Another setback in Ray’s 2019 season was that he missed a total of ten weeks due to a right middle finger injury. He had been placed on the IL for three weeks at the beginning of the season for the injury. After coming back and trying to play through it, Ray was sent back on the IL for another seven weeks. Ray’s production did not improve when healthy though, slashing .198/.263/.368 in 28 games after the minor league all-star break.
A promising outlook for Ray would be retaining health in 2020 and mimicking his breakout potential that he showed in 2018. However, his ’18 breakout resulted in a good-but-not-spectacular .355 wOBA in a hitter-friendly environment. He can steal bases at a good rate – 37 stolen bases in 44 tries, an impressive 84.1% success rate – and play an above-average center field.
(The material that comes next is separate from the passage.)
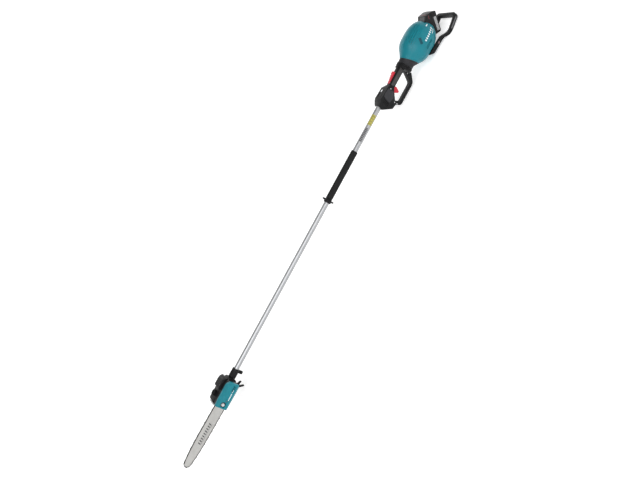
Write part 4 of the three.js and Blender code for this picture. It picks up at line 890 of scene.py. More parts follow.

In summation, Ray, pending a bounceback year, is looking to be a solid replacement-level bat off the bench at best. He certainly has the potential for more, but he still has too much to prove before he can regain his status of top prospect and get the chance to produce at the major league level. Nevertheless, Ray is entering his age-25 season and is running out of time to take advantage of his prime-talent years.